Manchester’s creative destruction is an ongoing, continuous thing. The pagoda in Chinatown has been boarded up for a couple of years now. Attractive murals were painted on the bare boards — or stencilled on them, as this shot from September 2023 depicts. At some point since then, Michelle Yeoh’s not-unattractive features were added. Time passes. And then everything gets ripped down again, board by board. Nothing behind the screens is any different, and we wait for it to all cycle round again.
Going on somewhere between me and these two was a Sunday morning football match — the guy on the left started out as the goalkeeper but after about 15 minutes, having conceded two, he decided his shoulder wasn’t up to it so pulled out. First game of the season, too. At least his girlfriend was in attendance: which might have influenced the assessment of the injury’s seriousness. Behind them both — a bit of Leeds. August finally comes to an end; it seems a long time since I was in Orkney.

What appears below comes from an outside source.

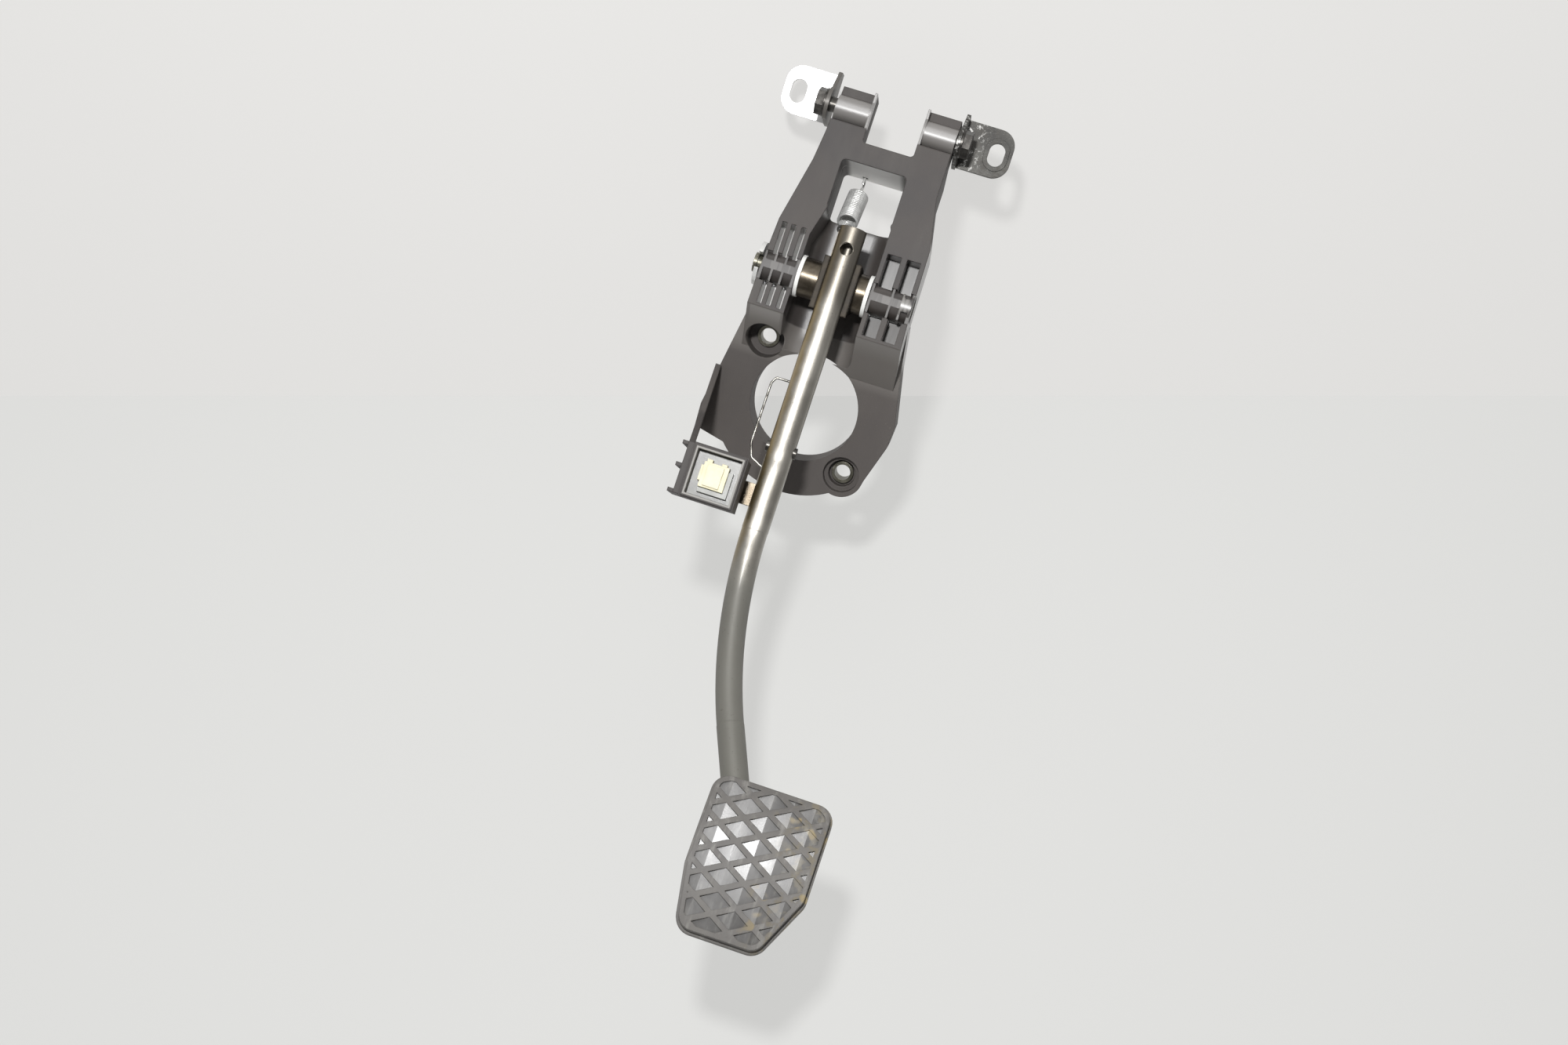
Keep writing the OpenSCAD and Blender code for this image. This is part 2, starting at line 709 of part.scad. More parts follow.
module tread_ribs() {
  columns = ceil(pad_w / cell_w) + 1;
  rows = ceil(pad_h / cell_h) + 1;
  half_w = (cell_w - rib_w * cell_w / cell_h) / 2;
  half_h = (cell_h - rib_w) / 2;
  tread_drop = 4;
  difference() {
    pad_outline(skirt);
    intersection() {
      pad_outline(skirt + 2.4);
      for (c = [-columns : columns], r = [-rows : rows]) if ((c + r) % 2 == 0) {
        translate([c * cell_w / 2, r * cell_h / 2 - tread_drop])
          polygon([[-half_w, 0], [0, half_h], [half_w, 0], [0, -half_h]]);
      }
    }
  }
}

module pad_rubber() {
  color([0.46, 0.45, 0.43]) pad_frame() difference() {
    union() {
      crowned(tread, pad_depth) pad_outline(skirt);
      crowned(0, pad_depth - 2) tread_ribs();
      crowned(tread + 2.6, pad_depth) pad_outline(0);
    }
    front_slab(rubber_back_y - pad_gauge, rubber_back_y) pad_outline(rubber_side + skirt);
    front_slab(rubber_back_y - over, pad_depth + over) pad_outline(rubber_side + skirt + 2.5);
  }
}

// Close coils as one turned body, with a hook at each end.
module return_spring() {
  mean_r = (spring_d - spring_wire) / 2;
  coil_len = (coils - 1) * coil_pitch;
  length = spring_len - hook_r;
  color([0.8, 0.8, 0.79]) translate(lug_eye) rotate([-spring_lean, 0, 0]) {
    translate([0, 0, coil_start]) rotate_extrude() {
      for (i = [0 : coils - 1]) translate([mean_r, i * coil_pitch]) circle(d = spring_wire, $fn = 24);
    }
    for (i = [0 : coils - 2]) translate([0, 0, coil_start + (i + 0.5) * coil_pitch]) rotate_extrude()
      translate([mean_r - spring_wire / 4, -coil_pitch / 2]) square([spring_wire / 2, coil_pitch]);
    wire([[0, 0, 2 * hook_r], [0, 0, coil_start], [mean_r, 0, coil_start]], spring_wire);
    wire([[mean_r, 0, coil_start + coil_len], [0, 0, coil_start + coil_len], [0, 0, length - hook_r]], spring_wire);
    translate([0, 0, hook_r]) rotate([90, 0, 0]) rotate([0, 0, -240]) rotate_extrude(angle = 330)
      translate([hook_r, 0]) circle(d = spring_wire, $fn = 24);
    translate([0, 0, length]) rotate([90, 0, 90]) rotate([0, 0, -90]) rotate_extrude(angle = 330)
      translate([hook_r, 0]) circle(d = spring_wire, $fn = 24);
  }
}

module switch_body() {
  half = switch_w / 2;
  color([0.22, 0.22, 0.23]) difference() {
    union() {
      block([holder_x - half, body_y0, holder_z - half], [holder_x + half, holder_y1 - holder_wall, holder_z + half]);
      translate([holder_x, holder_y1 + 0.5, holder_z]) rotate([90, 0, 0]) cylinder(h = holder_wall + 1, d = neck_d);
    }
    translate([holder_x, holder_y1 + over, holder_z]) rotate([90, 0, 0])
      cylinder(h = holder_wall + over + 14, d = plunger_d + 2 * run_clear);
  }
}

module switch_plunger() {
  length = 9;
  color([0.9, 0.88, 0.8]) translate([holder_x, plunger_tip - 1, holder_z]) rotate([90, 0, 0]) {
    cylinder(h = length - 1, d = plunger_d);
    translate([0, 0, -1]) cylinder(h = 1, d = plunger_d - 1);
  }
}

// Connector at the front of the switch, seen in the mouth of the holder.
module switch_connector() {
  half = connector_w / 2;
  front = holder_y0 + 1.5;
  color([0.93, 0.91, 0.8]) {
    block([holder_x - half, front, holder_z - half], [holder_x + half, body_y0, holder_z + half]);
    block([holder_x - 5.6, front + 0.6, holder_z + half - over], [holder_x - 2.8, body_y0, holder_z + half + 1.6]);
    block([holder_x + 2.2, front + 0.6, holder_z + half - over], [holder_x + 5, body_y0, holder_z + half + 1.2]);
    block([holder_x - half - 1.3, front + 1, holder_z - 3.5], [holder_x - half + over, body_y0, holder_z + 4.5]);
    block([holder_x - 4.5, front - 0.8, holder_z - 5.5], [holder_x + 4, front + over, holder_z + 5.5]);
  }
}

// Sleeve around the connector that locks the switch in its holder.
module switch_lock_sleeve() {
  half = connector_w / 2;
  front = holder_y0 + 3.5;
  color([0.74, 0.75, 0.73]) {
    block([holder_x + half, front, holder_z - half - 2.6], [holder_x + half + 2.4, body_y0, holder_z + half - 2]);
    block([holder_x - half, front, holder_z - half - 2.6], [holder_x + half, body_y0, holder_z - half]);
  }
}

pedal_bracket();
left_mount_tab();
right_mount_tab();
left_tab_bolt();
right_tab_bolt();
left_ear_insert();
right_ear_insert();
upper_stud_sleeve();
lower_stud_sleeve();
pivot_pin();
pivot_clip();
left_bush();
right_bush();
pivot_tube();
pedal_arm();
left_saddle_plate();
right_saddle_plate();
spring_lug();
switch_tab();
pushrod_pin();
wire_clip();
pad_plate();
pad_rubber();
return_spring();
switch_body();
switch_connector();
switch_lock_sleeve();
switch_plunger();
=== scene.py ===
import math

import bmesh
import bpy
from mathutils import Matrix, Vector


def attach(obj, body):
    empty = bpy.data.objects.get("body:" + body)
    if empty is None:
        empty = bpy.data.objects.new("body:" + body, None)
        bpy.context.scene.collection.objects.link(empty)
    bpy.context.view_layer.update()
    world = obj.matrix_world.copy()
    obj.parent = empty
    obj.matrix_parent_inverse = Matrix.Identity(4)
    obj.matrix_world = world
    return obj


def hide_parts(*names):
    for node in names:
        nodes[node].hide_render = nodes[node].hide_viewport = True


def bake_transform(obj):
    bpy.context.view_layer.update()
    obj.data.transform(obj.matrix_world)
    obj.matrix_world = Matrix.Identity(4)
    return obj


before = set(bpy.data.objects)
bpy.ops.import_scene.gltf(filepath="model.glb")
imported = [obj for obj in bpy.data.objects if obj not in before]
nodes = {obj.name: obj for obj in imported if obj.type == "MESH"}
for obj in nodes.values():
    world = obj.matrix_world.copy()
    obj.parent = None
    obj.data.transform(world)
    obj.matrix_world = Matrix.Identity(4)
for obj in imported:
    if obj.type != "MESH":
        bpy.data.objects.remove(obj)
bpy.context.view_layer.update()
print("frame loaded:", len(nodes), "nodes")


# ---- shader helpers: one wrapped socket, one node method ----
class Wire:
    def __init__(self, graph, socket):
        self.graph, self.socket = graph, socket

    def __add__(self, other):
        return self.graph.maths("ADD", self, other)

    def __sub__(self, other):
        return self.graph.maths("SUBTRACT", self, other)

    def __rsub__(self, other):
        return self.graph.maths("SUBTRACT", other, self)

    def __mul__(self, other):
        return self.graph.maths("MULTIPLY", self, other)

    __radd__ = __add__
    __rmul__ = __mul__


class Graph:
    def __init__(self, tree):
        self.tree = tree
        tree.nodes.clear()

    def node(self, kind, settings=None, sockets=None):
        made = self.tree.nodes.new(kind)
        for name, value in (settings or {}).items():
            setattr(made, name, value)
        for name, value in (sockets or {}).items():
            socket = made.inputs[name]
            if isinstance(value, Wire):
                self.tree.links.new(value.socket, socket)
            else:
                socket.default_value = value
        return made

    def out(self, kind, name, settings=None, sockets=None):
        return Wire(self, self.node(kind, settings, sockets).outputs[name])

    def maths(self, operation, a, b):
        return self.out("ShaderNodeMath", "Value", {"operation": operation}, {0: a, 1: b})

    def blend(self, factor, first, second):
        sockets = {"Factor": factor, 6: rgba(first), 7: rgba(second)}
        return self.out("ShaderNodeMix", 2, {"data_type": "RGBA"}, sockets)

    def noise(self, at, scale, detail=3.0, rough=0.5):
        sockets = {"Vector": at, "Scale": scale, "Detail": detail, "Roughness": rough}
        return self.out("ShaderNodeTexNoise", "Fac", None, sockets)

    def fade(self, value, low, high):  # 0 below low, 1 above high
        sockets = {"Value": value, "From Min": low, "From Max": high}
        return self.out("ShaderNodeMapRange", "Result", {"interpolation_type": "SMOOTHSTEP"}, sockets)

    def place(self, at, shift=(0, 0, 0), turn=(0, 0, 0), stretch=(1, 1, 1)):
        sockets = {"Vector": at, "Location": shift, "Rotation": turn, "Scale": stretch}
        return self.out("ShaderNodeMapping", "Vector", None, sockets)

    def axis(self, at, name):
        return self.out("ShaderNodeSeparateXYZ", name, None, {"Vector": at})

    def zone(self, at, fades):  # 1 inside, 0 outside; each fade is an axis and where it starts and ends, in metres
        masks = [self.fade(self.axis(at, name), low, high) for name, low, high in fades]
        return math.prod(masks[1:], start=masks[0])


def rgba(colour):
    return (*colour, 1.0) if isinstance(colour, tuple) and len(colour) == 3 else colour


def paint(code):  # a screen colour as linear values
    parts = [int(code[i:i + 2], 16) / 255 for i in (0, 2, 4)]
    return tuple(c / 12.92 if c <= 0.04045 else ((c + 0.055) / 1.055) ** 2.4 for c in parts)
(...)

In 1960 the population of Dubai was 40,000. As of today it is more than 3.7 million, and continuing to rise at around 5% a year (all figures from Wikipedia). In order to accommodate them, the city is also growing physically. What you see here is not ‘desert’, it is large amounts of sand that have been poured into the Persian Gulf — land ‘reclaimed’ because the sea is not a form of terrain that can be bought and sold. Go to Google Maps and search for “Dubai Island Villas”; you’ll find it just offshore from the Al Hamriya Port, and you’re looking at a photograph of it, as of 24th February 2025.
Captured, perhaps obviously, a minute or so after take-off from DXB this afternoon. I was sat right over a wing again and only got this because of the plane’s considerable roll to the right for a few moments, so this was the last I saw of anything except clouds for the next seven hours. That’s the end of this trip, then, but it seems reasonably likely I will be back in Dubai at some point over the next 2-3 years. It will be interesting (but perhaps also a little depressing) to see what this view might look like in 2028, say.
In 2025, Bradford will become the UK’s City of Culture, and the sign proclaims this: from the rear, the slope on the left is one of the 2s, with the zero to the other side. Behind, a small part of the gigantic, desperate building site that constitutes most of its city centre at the present time. The bus station is entirely closed, having been declared unsafe a while back. You can’t get a taxi from anywhere particularly near the railway station. And all this with exactly eleven weeks to go until 1st January. City of Culture? Perhaps this chaos and neglect is, indeed, representative of the UK in this epoch.
There are some days when I really can’t think of any caption or explanation for posting a photo beyond the fact that I just quite like it. Daisy Hill is a place (in the Wigan-Bolton hinterland) with a cute rustic name, but its railway station doesn’t follow this lead — at least, not while some renovations are going on.
Toronto, like all cities, is unable to stop building and rebuilding itself. This particular site resides on Yonge Street. It’s nice to get the perpendiculars straight; something more achievable with an elevated vantage point, viz, my hotel room balcony, twenty floors up. And it does look like a big Lego set.
Scaffolding: it’s everywhere. Just as you think it might be diminishing its spread, you look away for a moment and then it’s right on top of you. Literally, for us this morning, and for however long it takes some guys to use it to fix our leaky roof.
Until last week this seemed to be a perfectly functional car park — and Hebden Bridge town centre certainly needs such amenities. Christ knows what it’s going to turn into from this point. And yes, it’s still cold.
There seems some kind of irresistible compulsion to construct more and more tall buildings in Manchester city centre, pretty much regardless of other considerations. There were a number of blocks built around one end of Canal Street and finished just before all that lockdown rubbish kicked off in 2020, which still appear to be mostly empty; certainly none of the commercial spaces on the ground floor has ever been occupied. And yet the city has plenty of homeless people and families who I’m sure would be able to make good use of such accommodation. In the meantime, let’s just build some more: it keeps certain political interests happy, doesn’t it.
I apologise, as much to myself as anyone else, for the uneventfulness of life at this time. The scaffolders are busy in Hebden however; there were already at least four major scaffolding installations visible from home (including next door), and this fifth went up during the day. A growth industry it seems.